Exercise
Write out again, unaltered, the lines from the start through the line containing "millimetres and radians.".

Given information
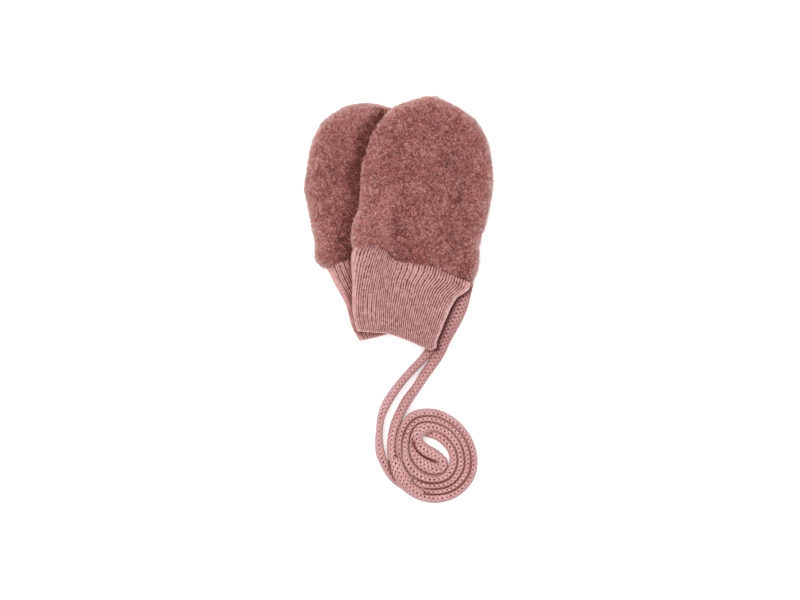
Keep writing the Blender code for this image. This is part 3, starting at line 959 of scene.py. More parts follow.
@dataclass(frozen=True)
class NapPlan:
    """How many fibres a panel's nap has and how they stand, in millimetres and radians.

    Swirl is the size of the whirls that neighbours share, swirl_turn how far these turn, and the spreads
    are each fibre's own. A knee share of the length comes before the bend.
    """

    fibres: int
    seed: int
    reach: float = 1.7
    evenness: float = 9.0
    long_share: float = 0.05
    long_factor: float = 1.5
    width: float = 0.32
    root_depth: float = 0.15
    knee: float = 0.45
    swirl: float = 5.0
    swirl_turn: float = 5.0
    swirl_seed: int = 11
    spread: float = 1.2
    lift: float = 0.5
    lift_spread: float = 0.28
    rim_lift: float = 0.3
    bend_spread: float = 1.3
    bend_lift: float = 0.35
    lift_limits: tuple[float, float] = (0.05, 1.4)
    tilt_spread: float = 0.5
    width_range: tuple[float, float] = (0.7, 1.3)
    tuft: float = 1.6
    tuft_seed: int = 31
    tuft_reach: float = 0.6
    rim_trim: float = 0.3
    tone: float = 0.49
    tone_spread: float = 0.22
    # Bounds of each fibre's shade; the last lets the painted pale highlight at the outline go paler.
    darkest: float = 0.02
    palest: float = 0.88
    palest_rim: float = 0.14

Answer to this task
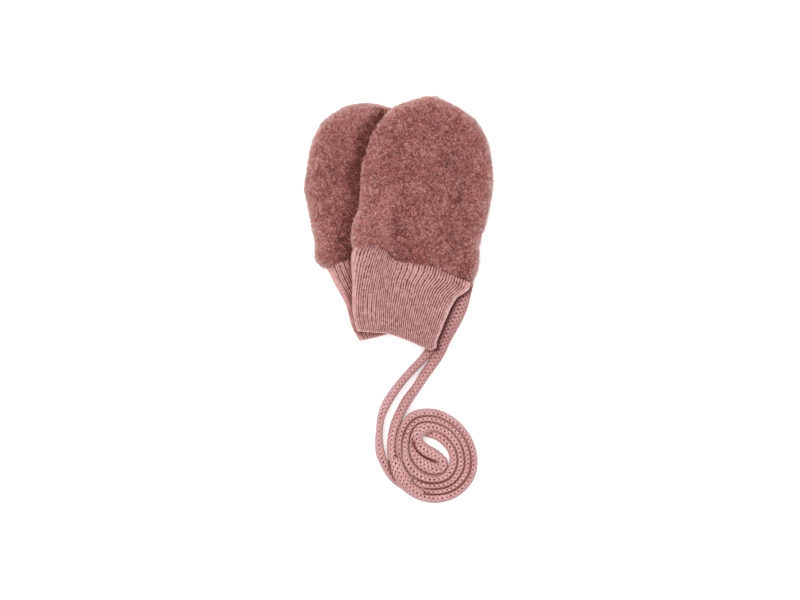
Keep writing the Blender code for this image. This is part 3, starting at line 959 of scene.py. More parts follow.
@dataclass(frozen=True)
class NapPlan:
    """How many fibres a panel's nap has and how they stand, in millimetres and radians.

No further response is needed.